Meine beiden sind mir vor kurzem zum ersten Mal nach vielen Jahren wieder in die Hände gefallen.
Das Blättern darin wird zum Eintauchen in die Vergangenheit. Es ist ein Spaß und macht nachdenklich. Meine beste Freundin Daniela hat am 26. Oktober 1978 reingeschrieben: „Wenn Menschen dich verlassen, das Glück wie Glas zerbricht, so musst du Gott umfassen, denn er vergisst dich nicht!“ Daniela hat mich nicht verlassen, wir sind immer noch in gutem Kontakt, Gott sei Dank! Unser früherer Mitschüler Karl-Heinz ist dagegen schon seit Jahren tot. Am 16. Oktober 1981 hat er in mein Album geschrieben: „Wenn du einst nach langen Jahren nimmst dein Album in die Hand, denk daran, wie froh wir waren auf der kleinen Schülerbank.“ Als hätte er es geahnt, wie kostbar und zerbrechlich das Glück ist, wie kurz das Leben sein kann.

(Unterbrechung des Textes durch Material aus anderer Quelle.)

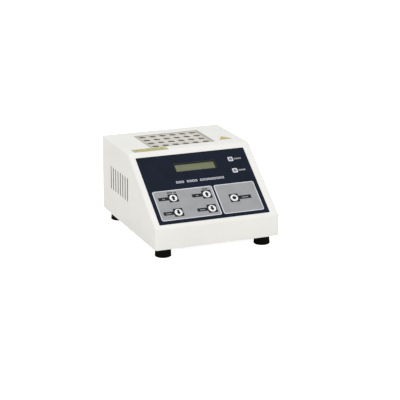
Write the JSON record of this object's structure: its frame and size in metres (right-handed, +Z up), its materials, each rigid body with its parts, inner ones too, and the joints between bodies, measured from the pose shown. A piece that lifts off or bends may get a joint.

Sehr viel Mühe haben sich meist die Lehrer mit ihren Einträgen gegeben. Mein Religionslehrer aus der 1. Klasse (!) in Hohenau hat ein farbenfrohes Bild mit leuchtenden Narzissen zu seinem Eintrag vom März 1977 geklebt. Er schrieb ein Zitat von Hermann von Bezzel: „Wer die Liebe zu Gott hat, der hat den Frühling, der in alle Ewigkeit fortgrünt.“
Sofort taucht vor mir das Bild des jungen Pädagogen mit dem dunklen Vollbart auf, der uns staunenden Abc-Schützen mit der Gitarre temperamentvoll von Gott erzählte. Der mitreißende Pastoralpraktikant und angehende Priester von damals ist heute Pfarrer im Pfarrverband Iggensbach: Anton Pius Vollath.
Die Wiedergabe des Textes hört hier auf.